TASK STATEMENT: From the data that follows, print exactly the lines starting at the one containing "build_base()" and ending at the one containing "bpy.context.scene.collection.objects.link(empty)"; include both of them and nothing more.

RECORDED INFORMATION:
_____
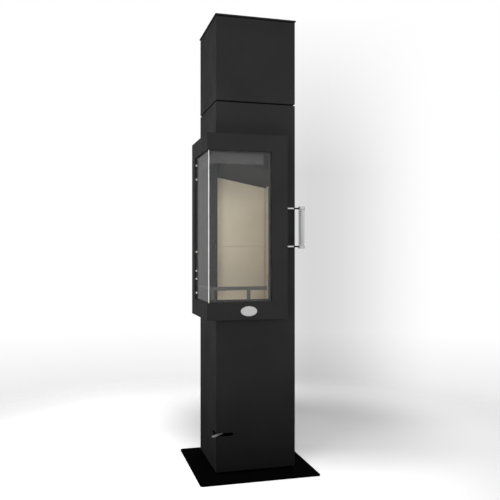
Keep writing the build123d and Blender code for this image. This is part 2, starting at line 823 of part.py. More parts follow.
# Hinges
def build_hinges():
    eyes = []
    lugs = []
    pins = []
    half_eye = hinge_eye_height / 2
    lug_start = half_eye + seal_gap
    lug_end = lug_start + hinge_lug_height
    bore = hinge_pin_radius + running_gap
    leaf_start = hinge_y + hinge_radius + door_back_gap
    for z in (door_bottom + hinge_inset, door_top - hinge_inset):
        eye = post(hinge_x, hinge_y, hinge_radius, z - half_eye, z + half_eye)
        eye += block(hinge_x - hinge_radius, hinge_x + hinge_radius, door_end, hinge_y,
                     z - half_eye, z + half_eye)
        eyes.append(eye - post(hinge_x, hinge_y, bore, z - half_eye - 1, z + half_eye + 1))
        bracket = block(-hinge_leaf_sheet, 0, leaf_start, leaf_start + hinge_leaf, z - lug_end, z + lug_end)
        for low, high in ((z - lug_end, z - lug_start), (z + lug_start, z + lug_end)):
            bracket += post(hinge_x, hinge_y, hinge_radius, low, high)
            bracket += block(hinge_x - hinge_radius, 0, hinge_y, leaf_start + hinge_radius, low, high)
        lugs.append(bracket - post(hinge_x, hinge_y, bore, z - lug_end - 1, z + lug_end + 1))
        pin = post(hinge_x, hinge_y, hinge_pin_radius, z - lug_end - hinge_pin_tail, z + lug_end)
        pin += post(hinge_x, hinge_y, hinge_radius, z + lug_end, z + lug_end + hinge_pin_head)
        pins.append(pin)
    save("door_hinge_eyes", group(eyes))
    save("hinge_brackets", group(lugs))
    save("hinge_pins", group(pins))


# Handle and latch
def build_latch():
    ends = handle_pitch / 2 + shaft_overrun
    shaft = post(shaft_x, shaft_y, shaft_radius, window_middle - ends, window_middle + ends)
    save("latch_shaft", shaft)
    bearings = []
    bearing_reach = ends - bearing_height
    for z in (window_middle - bearing_reach, window_middle + bearing_reach):
        bearing = block(shaft_x - bearing_half, shaft_x + bearing_half, door_out + door_sheet,
                        shaft_y + bearing_half, z - bearing_height / 2, z + bearing_height / 2)
        bearing -= post(shaft_x, shaft_y, shaft_radius + running_gap, z - bearing_height, z + bearing_height)
        bearings.append(bearing)
    save("latch_bearings", group(bearings))
    tip = hook_barb_start + hook_barb_length
    outline = [(0, -hook_half_width), (tip, -hook_half_width), (tip, hook_barb_reach),
               (hook_barb_start, hook_barb_reach), (hook_barb_start, hook_half_width), (0, hook_half_width)]
    hooks = []
    keepers = []
    x0 = keeper_x - keeper_half_width
    x1 = keeper_x + keeper_half_width
    for z in hook_heights:
        hook = extrude(make_face(Polyline(*outline, close=True)), hook_thickness)
        hook += post(0, 0, hook_hub_radius, 0, hook_thickness)
        hook -= post(0, 0, shaft_radius + running_gap, -1, hook_thickness + 1)
        hooks.append(Pos(shaft_x, shaft_y, z - hook_thickness / 2) * Rot(0, 0, leave_angle) * hook)
        keeper = block(x0, x1, shell_low - keeper_lug_thickness, shell_low, z - keeper_high, z + keeper_high)
        for low, high in ((z - keeper_high, z - keeper_low), (z + keeper_low, z + keeper_high)):
            keeper += post(keeper_x, keeper_y, keeper_half_width, low, high)
            keeper += block(x0, x1, keeper_y, shell_low, low, high)
        keeper += post(keeper_x, keeper_y, keeper_pin_radius, z - keeper_low, z + keeper_low)
        keepers.append(keeper)
    save("latch_hooks", group(hooks))
    save("latch_keepers", group(keepers))


def build_handle():
    grip_low = window_middle - grip_length / 2
    grip_high = window_middle + grip_length / 2
    core_low = grip_low + grip_cap_height
    core_high = grip_high - grip_cap_height
    core = post(grip_x, shaft_y, grip_core_radius, core_low, core_high)
    arms = []
    ferrules = []
    face = grip_x - grip_radius
    spans = ((grip_low, core_low), (core_high, grip_high))
    for (low, high), z in zip(spans, arm_heights):
        cap = post(grip_x, shaft_y, grip_radius, low, high)
        cap = fillet(cap.edges().filter_by(GeomType.CIRCLE), grip_cap_edge)
        core += cap
        arm = along_x(shaft_y, z, handle_arm_radius, shaft_x, grip_x)
        arm -= post(shaft_x, shaft_y, shaft_radius, z - grip_radius, z + grip_radius)
        arms.append(arm - cap)
        ferrule = along_x(shaft_y, z, ferrule_radius, face - ferrule_length, grip_x)
        ferrule -= along_x(shaft_y, z, handle_arm_radius, face - ferrule_length - 1, grip_x + 1)
        ferrules.append(ferrule - cap)
    save("grip_core", core)
    save("handle_arms", group(arms))
    save("handle_ferrules", group(ferrules))
    coil_radius = grip_radius - coil_wire_radius
    coil_height = core_high - core_low - 2 * coil_wire_radius
    path = Helix(coil_pitch, coil_height, coil_radius)
    section = Plane(origin=path @ 0, z_dir=path % 0) * Circle(coil_wire_radius)
    coil = sweep(section, path)
    save("grip_coil", Pos(grip_x, shaft_y, core_low + coil_wire_radius) * coil)


build_base()
build_posts()
build_decks()
build_skins()
build_storage()
build_smoke_path()
build_air_supply()
build_air_control()
build_shell()
build_lining()
build_grate_and_pan()
build_door_frame()
build_glazing()
build_door_trim()
build_hinges()
build_latch()
build_handle()
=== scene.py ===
"""Looks of a tall heat storage wood stove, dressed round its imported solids.

Sizes of the pieces are in millimetres, measured from the column's front left bottom corner, with +X to the right,
+Y to the back and +Z up. Those of the finishes and the studio are in metres and degrees. Meshes are written in metres
in the part's own frame.
"""
from __future__ import annotations

import logging
import math
from dataclasses import dataclass, field
from enum import Enum
from typing import Sequence

import bpy
import numpy as np
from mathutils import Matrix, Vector

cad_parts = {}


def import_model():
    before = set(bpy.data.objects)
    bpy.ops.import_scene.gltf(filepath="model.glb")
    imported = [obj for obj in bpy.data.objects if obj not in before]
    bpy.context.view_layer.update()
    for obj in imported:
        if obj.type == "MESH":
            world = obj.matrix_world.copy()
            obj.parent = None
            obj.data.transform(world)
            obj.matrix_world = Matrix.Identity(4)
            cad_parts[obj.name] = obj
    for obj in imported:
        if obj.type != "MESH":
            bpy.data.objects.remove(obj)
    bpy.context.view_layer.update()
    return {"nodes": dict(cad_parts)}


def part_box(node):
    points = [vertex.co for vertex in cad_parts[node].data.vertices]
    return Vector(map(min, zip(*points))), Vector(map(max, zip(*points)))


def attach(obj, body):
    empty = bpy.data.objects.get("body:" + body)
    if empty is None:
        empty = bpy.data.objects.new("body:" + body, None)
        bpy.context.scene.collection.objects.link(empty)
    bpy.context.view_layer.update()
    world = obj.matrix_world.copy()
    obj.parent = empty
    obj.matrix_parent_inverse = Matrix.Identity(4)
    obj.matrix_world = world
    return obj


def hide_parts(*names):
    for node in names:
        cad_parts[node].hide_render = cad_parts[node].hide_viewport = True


log = logging.getLogger("stove")

MILLIMETRE = 0.001
COLUMN_CORNER = np.array([-175.0, -150.0, 16.0])
COLUMN_SIDE = 360.0
SMOOTH_ANGLE = math.radians(32.0)
QUARTER_TURN = math.pi / 2
HALF_TURN = math.pi
FULL_TURN = 2.0 * math.pi
NO_LENGTH = 1e-20
Pair = tuple[float, float]
Triple = tuple[float, float, float]
Colour = Triple
Socket = bpy.types.NodeSocket
Tree = bpy.types.NodeTree
Item = bpy.types.Object
DUST: Colour = (0.42, 0.40, 0.37)
WHITE: Colour = (1.0, 1.0, 1.0)


def grey(level: float) -> Colour:
    """A grey of this level."""
    return (level, level, level)


def opaque(colour: Colour, scale: float = 1.0) -> tuple[float, ...]:
    """A colour multiplied by a scale, with full opacity."""
    return (*(part * scale for part in colour), 1.0)


def round_angles(count: int) -> np.ndarray:
    """Even angles once round, from 0 on."""
    return np.linspace(0.0, FULL_TURN, count, endpoint=False)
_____
PROBLEM SOLUTION:
build_base()
build_posts()
build_decks()
build_skins()
build_storage()
build_smoke_path()
build_air_supply()
build_air_control()
build_shell()
build_lining()
build_grate_and_pan()
build_door_frame()
build_glazing()
build_door_trim()
build_hinges()
build_latch()
build_handle()
=== scene.py ===
"""Looks of a tall heat storage wood stove, dressed round its imported solids.

Sizes of the pieces are in millimetres, measured from the column's front left bottom corner, with +X to the right,
+Y to the back and +Z up. Those of the finishes and the studio are in metres and degrees. Meshes are written in metres
in the part's own frame.
"""
from __future__ import annotations

import logging
import math
from dataclasses import dataclass, field
from enum import Enum
from typing import Sequence

import bpy
import numpy as np
from mathutils import Matrix, Vector

cad_parts = {}


def import_model():
    before = set(bpy.data.objects)
    bpy.ops.import_scene.gltf(filepath="model.glb")
    imported = [obj for obj in bpy.data.objects if obj not in before]
    bpy.context.view_layer.update()
    for obj in imported:
        if obj.type == "MESH":
            world = obj.matrix_world.copy()
            obj.parent = None
            obj.data.transform(world)
            obj.matrix_world = Matrix.Identity(4)
            cad_parts[obj.name] = obj
    for obj in imported:
        if obj.type != "MESH":
            bpy.data.objects.remove(obj)
    bpy.context.view_layer.update()
    return {"nodes": dict(cad_parts)}


def part_box(node):
    points = [vertex.co for vertex in cad_parts[node].data.vertices]
    return Vector(map(min, zip(*points))), Vector(map(max, zip(*points)))


def attach(obj, body):
    empty = bpy.data.objects.get("body:" + body)
    if empty is None:
        empty = bpy.data.objects.new("body:" + body, None)
        bpy.context.scene.collection.objects.link(empty)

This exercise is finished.